Dense brush along Burnside Lake Trail

In several places there were beautiful views back down the valley, with numerous rows of Sierra Nevada ridges as far as we could see. I think the small light area to the left of center is the meadow in Grover Hot Spring State Park where we had started the hike.

photo of view of Sierra Nevada ridges east of the trail

View of Sierra Nevada ridges east of the trail

About 3.4 miles from the trailhead the trail rather abruptly levels out. From here to the lake it passes through more forest with gentle rolls. In this area there were some impressive, large individual rocks in the forest.

photo of large rock near the top end of Burnside Lake Trail

Large rock near the top end of Burnside Lake Trail

After a mile of hiking through the forest we reached Burnside Lake.
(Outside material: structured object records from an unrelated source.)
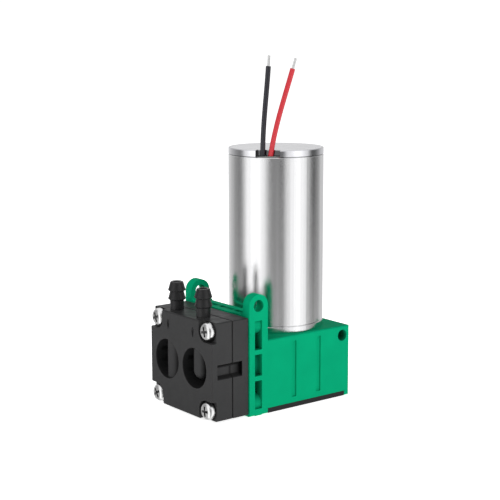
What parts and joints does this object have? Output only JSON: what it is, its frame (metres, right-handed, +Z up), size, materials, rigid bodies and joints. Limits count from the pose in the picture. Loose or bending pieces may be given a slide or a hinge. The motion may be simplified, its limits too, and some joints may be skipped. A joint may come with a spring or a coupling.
{
  "type": "diaphragm air pump",
  "caption": "Miniature diaphragm air pump with an upright steel motor, green crankcase with ears, black head with hose barbs and two leads.",
  "frame": {"origin": "where the motor's axis meets the base plane", "axes": "+Z up along the motor's axis, -Y towards the face of the pump head, +X to the right seen from the head"},
  "size_m": [0.031, 0.0508, 0.101],
  "materials": {
    "green_plastic": "satin moulded",
    "black_plastic": "satin moulded",
    "card_plastic": "matt",
    "motor_steel": "polished",
    "screw_steel": "bright plated",
    "plain_steel": "ground",
    "tinned_wire": "tinned",
    "brass": "turned",
    "bronze": "sintered",
    "copper": "enamelled",
    "ferrite": "matt",
    "carbon": "matt",
    "rubber": "matt",
    "white_plastic": "satin moulded",
    "lead_black": "satin",
    "lead_red": "satin"
  },
  "bodies": {
    "pump_body": {"crankcase": "green_plastic", "base_cover": "black_plastic", "base_cover_screws": "screw_steel", "valve_body": "black_plastic", "head_gasket": "rubber", "head_cover": "black_plastic", "head_screws": "screw_steel", "diaphragm": "rubber", "motor_can": "motor_steel", "motor_front_cap": "motor_steel", "motor_rear_cap": "motor_steel", "motor_screws": "screw_steel", "front_bush": "bronze", "rear_bush": "bronze", "magnets": "ferrite", "brush_card": "card_plastic", "brushes": "carbon", "lead_black": "lead_black", "lead_red": "lead_red", "lead_tips": "tinned_wire"},
    "rotor": {"motor_shaft": "plain_steel", "rotor_core": "plain_steel", "rotor_winding": "copper", "commutator": "copper", "eccentric": "brass", "eccentric_set_screw": "screw_steel", "crank_bearing_inner": "plain_steel"},
    "bearing_cage": {"crank_bearing_balls": "plain_steel", "crank_bearing_cage": "brass"},
    "rod": {"connecting_rod": "white_plastic", "crank_bearing_outer": "plain_steel", "retaining_plate": "plain_steel", "retaining_screw": "screw_steel"},
    "inlet_disc": {"inlet_valve": "rubber"},
    "outlet_disc": {"outlet_valve": "rubber"}
  },
  "joints": [
    {"name": "shaft_spin", "type": "hinge", "parent": "pump_body", "child": "rotor", "pos_m": [0, 0, 0.01465], "axis": [0, 0, 1], "continuous": true, "deforming": ["diaphragm"]},
    {"name": "rod_follow", "type": "hinge", "parent": "rotor", "child": "rod", "pos_m": [0, 0.001, 0.01465], "axis": [0, 0, 1], "continuous": true},
    {"name": "cage_orbit", "type": "hinge", "parent": "rotor", "child": "bearing_cage", "pos_m": [0, 0.001, 0.01465], "axis": [0, 0, 1], "continuous": true},
    {"name": "inlet_lift", "type": "slide", "parent": "pump_body", "child": "inlet_disc", "axis": [0, 1, 0], "range_m": [0, 0.0005]},
    {"name": "outlet_lift", "type": "slide", "parent": "pump_body", "child": "outlet_disc", "axis": [0, -1, 0], "range_m": [0, 0.0005]}
  ],
  "couplings": [
    {"joint": "rod_follow", "follows": "shaft_spin", "ratio": -1},
    {"joint": "cage_orbit", "follows": "shaft_spin", "ratio": -0.62}
  ]
}
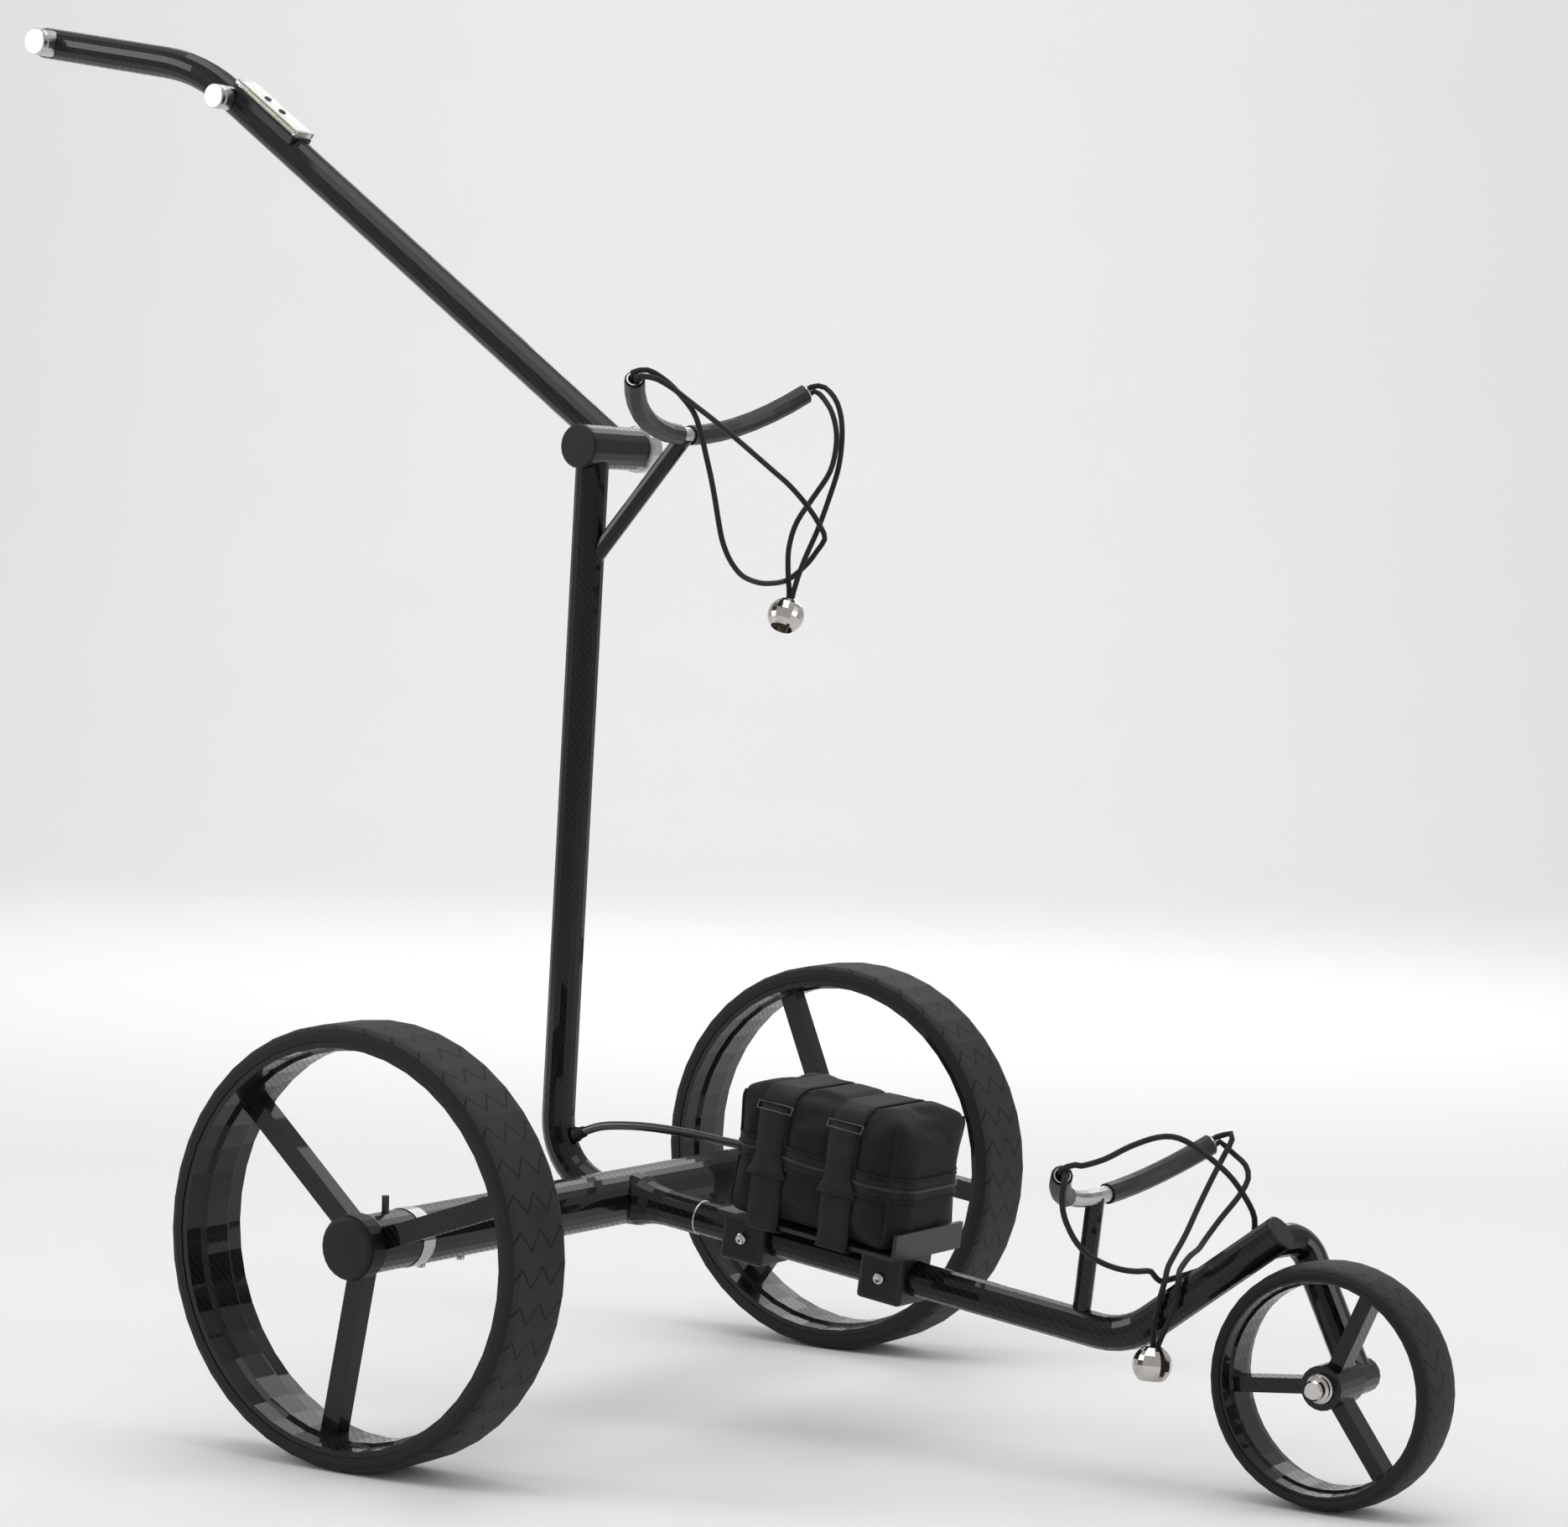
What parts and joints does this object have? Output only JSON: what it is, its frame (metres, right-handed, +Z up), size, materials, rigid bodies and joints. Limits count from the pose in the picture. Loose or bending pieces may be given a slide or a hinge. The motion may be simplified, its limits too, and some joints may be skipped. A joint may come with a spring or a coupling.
{
  "type": "electric golf trolley",
  "caption": "Three-wheeled carbon-tube electric golf trolley with folding handle, in-axle motors, battery bag on the front frame and curved bag brackets with elastic loops.",
  "frame": {"origin": "on the floor, under the middle of the trolley's length and width without its elastic cords", "axes": "+X is the way the trolley travels, +Y its left side, +Z up"},
  "size_m": [1.2753, 0.6428, 1.0343],
  "materials": {
    "carbon": "clear-coated black woven carbon",
    "tyre_rubber": "matte black with a fine tread",
    "soft_rubber": "satin black",
    "black_plastic": "satin black",
    "aluminium": "turned and lightly brushed",
    "polished_steel": "mirror polished",
    "steel": "machined",
    "circuit_board": "yellow-green laminate",
    "clear_plastic": "clear moulded plastic",
    "nylon": "padded black nylon",
    "webbing": "woven black strap",
    "elastic": "braided black elastic cord",
    "cable_sheath": "smooth black cable",
    "cell_wrap": "shrink-wrapped battery pack"
  },
  "bodies": {
    "chassis": {"axle_collar_left": "aluminium", "axle_collar_right": "aluminium", "axle_tube": "carbon", "bag_strap_front": "webbing", "bag_strap_rear": "webbing", "barrel_cap": "black_plastic", "battery_bag": "nylon", "battery_lead": "cable_sheath", "battery_pack": "cell_wrap", "battery_tray": "black_plastic", "bracket_post": "carbon", "bracket_strut": "carbon", "column_barrel": "carbon", "column_tube": "carbon", "front_axle": "steel", "front_fork": "carbon", "front_tube": "carbon", "front_tube_cap": "black_plastic", "gear_motor_left": "steel", "gear_motor_right": "steel", "hinge_pin": "steel", "lower_ball": "polished_steel", "lower_cord_left": "elastic", "lower_cord_right": "elastic", "lower_saddle": "aluminium", "lower_sleeve_left": "soft_rubber", "lower_sleeve_right": "soft_rubber", "nose_nut": "polished_steel", "socket_lug": "carbon", "tracking_screw": "polished_steel", "tray_clamp_front": "black_plastic", "tray_clamp_rear": "black_plastic", "upper_ball": "polished_steel", "upper_cord_left": "elastic", "upper_cord_right": "elastic", "upper_saddle": "aluminium", "upper_sleeve_left": "soft_rubber", "upper_sleeve_right": "soft_rubber"},
    "handle": {"handle_tube": "carbon", "handle_barrel": "carbon", "console_base": "black_plastic", "console_board": "circuit_board", "console_cover": "clear_plastic"},
    "front_wheel": {"tyre_front": "tyre_rubber", "rim_front": "carbon"},
    "right_wheel": {"tyre_right": "tyre_rubber", "rim_right": "carbon", "hub_cap_right": "soft_rubber", "drive_shaft_right": "steel"},
    "left_wheel": {"tyre_left": "tyre_rubber", "rim_left": "carbon", "hub_cap_left": "soft_rubber", "drive_shaft_left": "steel"},
    "right_release_pin": {"release_pin_right": "soft_rubber"},
    "left_release_pin": {"release_pin_left": "soft_rubber"},
    "clamp_knob": {"clamp_knob": "aluminium"},
    "speed_knob": {"speed_knob": "aluminium"},
    "power_knob": {"power_knob": "aluminium"},
    "button_up": {"console_button_up": "soft_rubber"},
    "button_down": {"console_button_down": "soft_rubber"}
  },
  "joints": [
    {"name": "handle_fold", "type": "hinge", "parent": "chassis", "child": "handle", "pos_m": [-0.055, 0.0313, 0.6944], "axis": [0, -1, 0], "range_deg": [-15, 105]},
    {"name": "clamp_knob_turn", "type": "hinge", "parent": "chassis", "child": "clamp_knob", "pos_m": [-0.055, 0.055, 0.6944], "axis": [0, 1, 0], "range_deg": [0, 360]},
    {"name": "speed_knob_turn", "type": "hinge", "parent": "handle", "child": "speed_knob", "pos_m": [-0.62164, 0.0313, 1.02005], "axis": [0, 1, 0], "range_deg": [-150, 150]},
    {"name": "power_knob_press", "type": "slide", "parent": "handle", "child": "power_knob", "axis": [0, 1, 0], "range_m": [0, 0.0012], "stiffness_N_per_m": 900},
    {"name": "button_up_press", "type": "slide", "parent": "handle", "child": "button_up", "axis": [-0.5878, 0, -0.809], "range_m": [0, 0.0005], "stiffness_N_per_m": 600},
    {"name": "button_down_press", "type": "slide", "parent": "handle", "child": "button_down", "axis": [-0.5878, 0, -0.809], "range_m": [0, 0.0005], "stiffness_N_per_m": 600},
    {"name": "front_wheel_spin", "type": "hinge", "parent": "chassis", "child": "front_wheel", "pos_m": [0.5564, 0, 0.0814], "axis": [0, 1, 0], "continuous": true},
    {"name": "right_wheel_spin", "type": "hinge", "parent": "chassis", "child": "right_wheel", "pos_m": [-0.0178, -0.2932, 0.15], "axis": [0, 1, 0], "continuous": true},
    {"name": "left_wheel_spin", "type": "hinge", "parent": "chassis", "child": "left_wheel", "pos_m": [-0.0178, 0.2932, 0.15], "axis": [0, 1, 0], "continuous": true},
    {"name": "right_pin_pull", "type": "slide", "parent": "right_wheel", "child": "right_release_pin", "axis": [0, 0, 1], "range_m": [0, 0.003], "stiffness_N_per_m": 500},
    {"name": "left_pin_pull", "type": "slide", "parent": "left_wheel", "child": "left_release_pin", "axis": [0, 0, 1], "range_m": [0, 0.003], "stiffness_N_per_m": 500}
  ]
}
As is typical, the lake is in a small depression, reached after cresting a rise and descending 50 feet or so. The lake is pretty, with nice reflections of the surrounding trees and even of a rock just off the near shoreline.

photo of Burnside Lake

Burnside Lake

This was a great place to take a lunch break before hiking back down to the valley. For the most part, hiking down was a little easier than hiking up. However, I note that pushing through the dense brush and negotiating the large down tree were of similar difficulty going uphill and downhill.

Overall, the group agreed that the views were excellent and the lake very pretty. But the hike was more difficult than it needed to be, due to the lower level of trail maintenance compared to most other trails we have hiked. For other potential hikers who may not be concerned about trail maintenance, this situation virtually guarantees solitude hiking this trail.

At the end of the hike we had been planning to take a dip in the hot springs pool. However, the afternoon was so warm – in the mid-80’s – that we decided ice cream was a better choice. So we stopped in Markleeville for ice cream on the way back to the Truckee area.